A Tribute To Samir Dasgupta – A Man Who dared to dream of Utopia
By Anam Rizvi
Posted On Thursday, August 28, 2008

Kolkata, August 28: In an attempt to pay tribute to her late father on his first death anniversary, Ina Puri with the assistance of Darshan Shah organised a painting exhibition at the Weavers Studio Centre for the Arts on August 27.

Most of his paintings are on paper with pastels. Ranging from the abstract to the morbid and rising to great heights of passion in his paintings of the human form, his work flows with a fluidity that tells the viewer that these works chronicle the journey of his life.

“His paintings show his response to nature. Though he was an economist who traveled all over the world, he was a romantic when it came to art. His paintings show what he thought life should be like. He was an avid story-teller and always looked at the positive side of life,” said Puri.

The theme of his work gradually shifted from the human and animal form to nature and this also indicates a maturity and development in his style. Sohini Dhar, a professor in the faculty of visual arts at Rabindra Bharati University who knew the artist personally said, “He nurtured beauty and had a multifaceted personality though he preferred to stay away from the limelight. He was not trained as an artist and was never satisfied with his work.”

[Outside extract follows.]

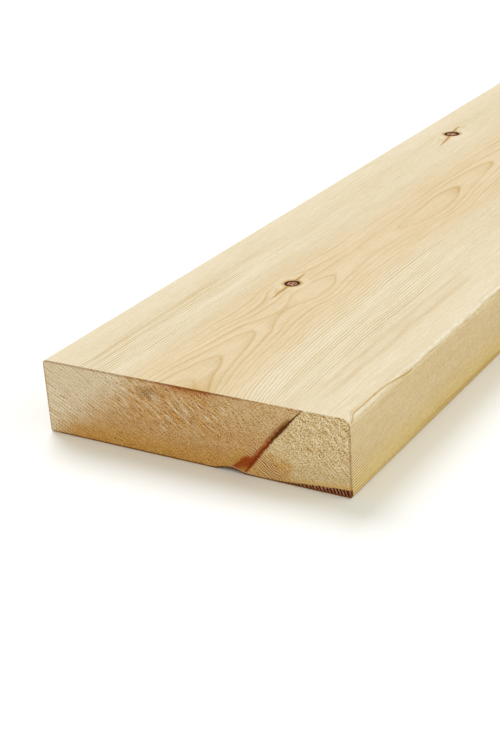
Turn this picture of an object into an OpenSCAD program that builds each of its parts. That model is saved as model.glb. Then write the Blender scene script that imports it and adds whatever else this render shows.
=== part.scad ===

Dasgupta the economist, the professor, the author, the poet, the critic and the artist- each avatar of this great man comes alive through the gamut of ideas in his paintings. His earlier works deal with the human form in its various moods. One of the paintings depicted a horse with two heads and two front feet whereas another showed two animals looking up and reaching for something sublime. He does not shy away from using bright colours such as fuchsia, yellow and fluroscent green and orange on a gray background.

Sanjay Sengupta, an artist himself, commented after having viewed the paintings on show, “The paintings have raw passion. The use of colours shows a Fauvist influence. I found the human forms very interesting.”